As the current Ebola outbreak vividly illustrates, the ability of developing countries to detect and contain outbreaks of infectious disease is a matter of concern to us all. That ability depends upon capacities across a wide variety of areas. Among these is the capacity of laboratories to quickly and accurately perform modern diagnostic tests — and that requires equipment.
While the labs of district health departments are often threadbare affairs, diagnostic labs in developing country capitals often sport equipment that, apart from prominently displayed donor branding, would not look out of place in a major hospital in New York or London. Donor transfers of such equipment are popular all around: laboratorians are, of course, pleased to have the paraphernalia that enable them to perform modern diagnostic techniques, while donors get to make a photogenic and satisfyingly finite contribution to the recipient country.
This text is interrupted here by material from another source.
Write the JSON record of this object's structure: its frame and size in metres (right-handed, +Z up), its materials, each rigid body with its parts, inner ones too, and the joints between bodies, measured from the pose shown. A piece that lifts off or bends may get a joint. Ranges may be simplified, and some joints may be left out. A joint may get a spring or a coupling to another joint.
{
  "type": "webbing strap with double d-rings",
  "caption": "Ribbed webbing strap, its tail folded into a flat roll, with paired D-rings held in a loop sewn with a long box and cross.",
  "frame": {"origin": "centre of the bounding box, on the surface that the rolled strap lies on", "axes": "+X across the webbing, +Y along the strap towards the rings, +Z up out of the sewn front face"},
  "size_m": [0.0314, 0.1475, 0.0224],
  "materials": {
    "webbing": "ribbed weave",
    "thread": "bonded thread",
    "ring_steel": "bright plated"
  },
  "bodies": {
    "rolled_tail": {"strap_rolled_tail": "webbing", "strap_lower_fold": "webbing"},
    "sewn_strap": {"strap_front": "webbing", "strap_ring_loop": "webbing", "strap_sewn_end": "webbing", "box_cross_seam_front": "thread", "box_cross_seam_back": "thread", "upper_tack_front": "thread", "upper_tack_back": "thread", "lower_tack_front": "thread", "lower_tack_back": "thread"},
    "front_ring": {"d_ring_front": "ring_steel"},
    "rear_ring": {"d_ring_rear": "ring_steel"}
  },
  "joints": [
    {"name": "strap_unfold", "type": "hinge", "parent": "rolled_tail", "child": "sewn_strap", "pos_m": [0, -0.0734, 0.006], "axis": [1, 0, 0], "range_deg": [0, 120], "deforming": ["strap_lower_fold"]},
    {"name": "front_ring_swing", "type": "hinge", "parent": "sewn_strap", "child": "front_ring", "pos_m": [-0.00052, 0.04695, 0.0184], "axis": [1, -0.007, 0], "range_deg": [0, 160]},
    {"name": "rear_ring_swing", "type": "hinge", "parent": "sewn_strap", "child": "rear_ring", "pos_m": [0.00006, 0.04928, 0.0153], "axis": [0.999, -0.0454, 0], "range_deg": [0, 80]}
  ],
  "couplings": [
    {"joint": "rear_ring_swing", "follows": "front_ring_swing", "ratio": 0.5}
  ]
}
Unfortunately, such transfers rarely work.
It’s a conundrum familiar to those who work in all areas of development assistance, whether health, environment, agriculture, or most anything else. Modern equipment is not usually manufactured with developing country contexts in mind. Power supplies get fussy with brownouts and spikes. Spare parts are highly specialised and not widely available. The nearest qualified technician is in Germany or Taiwan. And while the days when donors dropped equipment without providing adequate training in its use are largely behind us, donors can have limited impact on the retention of trained personnel. Too often, the shiny lab gear sits unused for anything more useful than impressing visitors.
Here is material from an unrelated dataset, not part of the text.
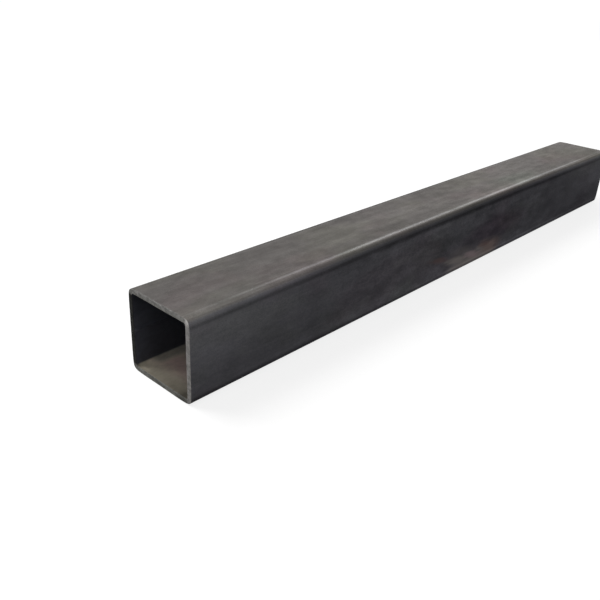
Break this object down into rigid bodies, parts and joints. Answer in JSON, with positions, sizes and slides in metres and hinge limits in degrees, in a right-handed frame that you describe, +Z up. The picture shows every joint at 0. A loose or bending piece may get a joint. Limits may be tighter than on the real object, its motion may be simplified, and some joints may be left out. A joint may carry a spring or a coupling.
{
  "type": "square metal tube",
  "caption": "Straight length of square steel hollow section with rounded corners, an open bore and sawn ends, for frames, posts and brackets.",
  "frame": {"origin": "on the ground, under the middle of the tube's length and width", "axes": "+X along the tube, +Z up, and +Y towards the wall that holds the weld seam"},
  "size_m": [0.5, 0.05, 0.05],
  "materials": {
    "mill_steel": "dark mill finish with fine drawn streaks along the length, lightly oiled"
  },
  "bodies": {
    "root": {"square_tube": "mill_steel"}
  },
  "joints": []
}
Donors are not ignorant of these problems, but have had few alternatives. If laboratories are to be able to perform modern diagnostic procedures such as polymerase chain reaction (PCR)—critical for diagnosing pathogens such as Ebola—they must have modern diagnostic equipment, regardless of whether the equipment available for purchase is suited for developing country contexts.
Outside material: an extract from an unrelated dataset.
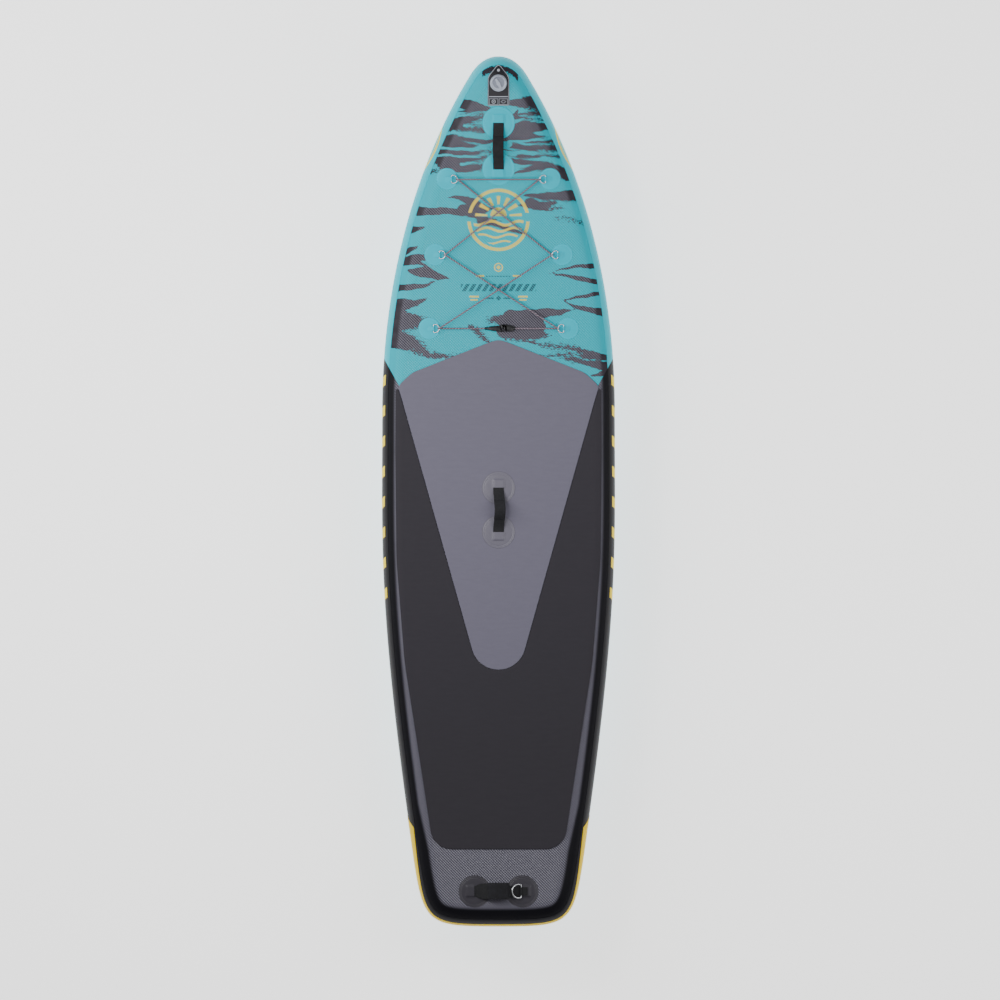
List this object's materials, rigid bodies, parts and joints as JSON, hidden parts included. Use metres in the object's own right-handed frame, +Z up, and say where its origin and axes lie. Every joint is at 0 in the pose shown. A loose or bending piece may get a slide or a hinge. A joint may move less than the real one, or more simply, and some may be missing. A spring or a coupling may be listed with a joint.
{
  "type": "stand up paddleboard",
  "caption": "Inflatable stand up paddleboard with a rockered drop-stitch hull, foam deck pads, webbing handles, laced bungee, inflation valve, leash ring and fins.",
  "frame": {"origin": "centre of the hull's flat bottom face, at half the board's length", "axes": "+Y towards the nose, +Z up out of the deck, +X towards the right-hand rail seen from above with the nose away"},
  "size_m": [0.8594, 3.2051, 0.5065],
  "materials": {
    "rail_pvc": "satin",
    "deck_pvc": "satin",
    "rear_pvc": "satin",
    "hull_pvc": "satin",
    "core_cloth": "matte",
    "band_yellow": "satin",
    "pad_grey": "matte",
    "pad_dark": "matte",
    "patch_teal": "satin",
    "patch_grey": "satin",
    "webbing_black": "matte",
    "neoprene_black": "matte",
    "ring_steel": "polished",
    "cord_grey": "matte",
    "hook_plastic": "satin",
    "valve_grey": "satin",
    "valve_silver": "satin",
    "valve_pin_plastic": "satin",
    "label_black": "satin",
    "fin_black": "satin",
    "clip_grey": "satin"
  },
  "bodies": {
    "hull": {"bottom_skin": "hull_pvc", "bungee_cord": "cord_grey", "bungee_eye": "hook_plastic", "bungee_hook": "hook_plastic", "cargo_front_left_loop": "patch_teal", "cargo_front_left_patch": "patch_teal", "cargo_front_right_loop": "patch_teal", "cargo_front_right_patch": "patch_teal", "cargo_mid_left_loop": "patch_teal", "cargo_mid_left_patch": "patch_teal", "cargo_mid_right_loop": "patch_teal", "cargo_mid_right_patch": "patch_teal", "cargo_rear_left_loop": "patch_teal", "cargo_rear_left_patch": "patch_teal", "cargo_rear_right_loop": "patch_teal", "cargo_rear_right_patch": "patch_teal", "centre_handle_cover_aft": "patch_grey", "centre_handle_cover_fore": "patch_grey", "centre_handle_patch_aft": "patch_grey", "centre_handle_patch_fore": "patch_grey", "centre_handle_strap": "webbing_black", "deck_pad_centre": "pad_grey", "deck_pad_main": "pad_dark", "deck_skin_front": "deck_pvc", "deck_skin_rear": "rear_pvc", "drop_stitch_core": "core_cloth", "fin_box": "fin_black", "front_handle_cover_aft": "patch_teal", "front_handle_cover_fore": "patch_teal", "front_handle_patch_aft": "patch_teal", "front_handle_patch_fore": "patch_teal", "front_handle_strap": "webbing_black", "leash_ring_loop": "webbing_black", "nose_label_patch": "label_black", "rail_left": "rail_pvc", "rail_right": "rail_pvc", "side_fin_left": "fin_black", "side_fin_right": "fin_black", "tail_handle_cover_left": "patch_grey", "tail_handle_cover_right": "patch_grey", "tail_handle_patch_left": "patch_grey", "tail_handle_patch_right": "patch_grey", "tail_handle_strap": "webbing_black", "tail_rail_band": "band_yellow", "valve_back_nut": "valve_grey", "valve_body": "valve_grey"},
    "front_grip": {"front_handle_grip": "neoprene_black"},
    "centre_grip": {"centre_handle_grip": "neoprene_black"},
    "tail_grip": {"tail_handle_grip": "neoprene_black"},
    "leash_ring": {"leash_d_ring": "ring_steel"},
    "valve_cap": {"valve_cap": "valve_silver"},
    "valve_pin": {"valve_pin": "valve_pin_plastic"},
    "centre_fin": {"centre_fin": "fin_black"},
    "fin_clip": {"fin_clip": "clip_grey"},
    "cargo_ring_front_left": {"cargo_front_left_ring": "ring_steel"},
    "cargo_ring_front_right": {"cargo_front_right_ring": "ring_steel"},
    "cargo_ring_mid_left": {"cargo_mid_left_ring": "ring_steel"},
    "cargo_ring_mid_right": {"cargo_mid_right_ring": "ring_steel"},
    "cargo_ring_rear_left": {"cargo_rear_left_ring": "ring_steel"},
    "cargo_ring_rear_right": {"cargo_rear_right_ring": "ring_steel"}
  },
  "joints": [
    {"name": "front_grip_flop", "type": "hinge", "parent": "hull", "child": "front_grip", "pos_m": [0, 1.27392, 0.22718], "axis": [0, 0.9812, 0.1928], "range_deg": [-36, 36], "stiffness_Nm_per_rad": 0.15, "deforming": ["front_handle_strap"]},
    {"name": "centre_grip_flop", "type": "hinge", "parent": "hull", "child": "centre_grip", "pos_m": [0, -0.064, 0.1587], "axis": [0, 1, 0], "range_deg": [-40, 40], "stiffness_Nm_per_rad": 0.15, "deforming": ["centre_handle_strap"]},
    {"name": "tail_grip_flop", "type": "hinge", "parent": "hull", "child": "tail_grip", "pos_m": [0, -1.46887, 0.17303], "axis": [-1, 0, 0], "range_deg": [-30, 30], "stiffness_Nm_per_rad": 0.15, "deforming": ["tail_handle_strap"]},
    {"name": "cargo_ring_front_left_swing", "type": "hinge", "parent": "hull", "child": "cargo_ring_front_left", "pos_m": [-0.173, 1.15304, 0.20986], "axis": [0, -0.987, -0.1605], "range_deg": [-12, 35], "stiffness_Nm_per_rad": 0.05, "deforming": ["bungee_cord"]},
    {"name": "cargo_ring_front_right_swing", "type": "hinge", "parent": "hull", "child": "cargo_ring_front_right", "pos_m": [0.173, 1.15304, 0.20986], "axis": [0, 0.987, 0.1605], "range_deg": [-12, 35], "stiffness_Nm_per_rad": 0.05, "deforming": ["bungee_cord"]},
    {"name": "cargo_ring_mid_left_swing", "type": "hinge", "parent": "hull", "child": "cargo_ring_mid_left", "pos_m": [-0.218, 0.87577, 0.17517], "axis": [0, -0.9961, -0.0885], "range_deg": [-12, 35], "stiffness_Nm_per_rad": 0.05, "deforming": ["bungee_cord"]},
    {"name": "cargo_ring_mid_right_swing", "type": "hinge", "parent": "hull", "child": "cargo_ring_mid_right", "pos_m": [0.218, 0.87577, 0.17517], "axis": [0, 0.9961, 0.0885], "range_deg": [-12, 35], "stiffness_Nm_per_rad": 0.05, "deforming": ["bungee_cord"]},
    {"name": "cargo_ring_rear_left_swing", "type": "hinge", "parent": "hull", "child": "cargo_ring_rear_left", "pos_m": [-0.24, 0.60444, 0.15984], "axis": [0, -0.9997, -0.0262], "range_deg": [-12, 35], "stiffness_Nm_per_rad": 0.05, "deforming": ["bungee_cord"]},
    {"name": "cargo_ring_rear_right_swing", "type": "hinge", "parent": "hull", "child": "cargo_ring_rear_right", "pos_m": [0.24, 0.60444, 0.15984], "axis": [0, 0.9997, 0.0262], "range_deg": [-12, 35], "stiffness_Nm_per_rad": 0.05, "deforming": ["bungee_cord"]},
    {"name": "leash_ring_swing", "type": "hinge", "parent": "hull", "child": "leash_ring", "pos_m": [0.0838, -1.46829, 0.18081], "axis": [0, 0.9972, -0.0743], "range_deg": [0, 125]},
    {"name": "valve_cap_lift", "type": "slide", "parent": "hull", "child": "valve_cap", "axis": [0, -0.2554, 0.9668], "range_m": [0, 0.06]},
    {"name": "valve_pin_press", "type": "slide", "parent": "hull", "child": "valve_pin", "axis": [0, 0.2554, -0.9668], "range_m": [0, 0.005], "stiffness_N_per_m": 400},
    {"name": "centre_fin_slide", "type": "slide", "parent": "hull", "child": "centre_fin", "axis": [0, -0.9992, 0.0407], "range_m": [0, 0.25]},
    {"name": "fin_clip_press", "type": "hinge", "parent": "centre_fin", "child": "fin_clip", "pos_m": [0, -1.32925, 0.00154], "axis": [-1, 0, 0], "range_deg": [0, 5], "stiffness_Nm_per_rad": 0.5}
  ]
}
But as previously argued in this space, the maker movement offers new approaches to the gear that underpins so much of modern life. With its culture of openness and hands-off learning, and a suite of innovative tools and techniques for small scale production, the maker movement is enabling non-specialists to design and build some quite sophisticated machines, and in quantities that defy economic constraints that have shaped the logic of manufacturing since the days of Henry Ford—logic that has been especially unkind to the developing world.
To take advantage of the opportunities afforded by this shift, DAI has launched the DAI Maker Lab to experiment with ways to integrate the maker approach into its international development work. One of the lines of that experimentation is with open source alternatives to traditional development equipment transfers. That is why the Maker Lab’s first demonstration project was building a PCR machine from an open source design called OpenPCR.
OpenPCR is a thermocycler, a machine that heats and cools a sample and reagent solution at the precisely regulated intervals necessary to catalyse a reaction that replicates the sample’s DNA so that it can be probed and manipulated with laboratory techniques. Developed by Josh Perfetto and Tito Jankowski with input from a vibrant community of interested makers, OpenPCR can be built from less than $600 worth of mostly off-the-shelf parts.
OpenPCR’s low price tag is nice, but the real appeal for developing country environments is the open source design from readily available parts. Because OpenPCR is designed to be built by the user, the user ought to have the confidence to open it up to fix it should something go wrong. Should the power supply prove inadequate, it is easily replaced—you could even scavenge one from a junked desktop computer. (The DAI Maker Lab plans to experiment with running its OpenPCR from a car battery—a viable prospect in principle.) The heat sink is readily available from a well-stocked computer shop. The few custom parts are easily fabricated, and the design files needed to do so are freely available. And support is just as available to the user in Lagos as it is to the user in Los Angeles, through the OpenPCR online community.
In a development assistance context, such open source hardware alternatives offer significant advantages over standard equipment procurements. The labs that get the parts, tools, guidance, and references to build an OpenPCR own that machine in a more complete way than they could ever own an expensive proprietary model. The maintenance and repair of the machine—and extension of its capabilities—are not hostage to a manufacturer’s revenue stream. The principles of its construction and use are well documented online.
It’s a model whose sustainability is proportional to the ingenuity of its users. And ingenuity is something the developing world has in abundance.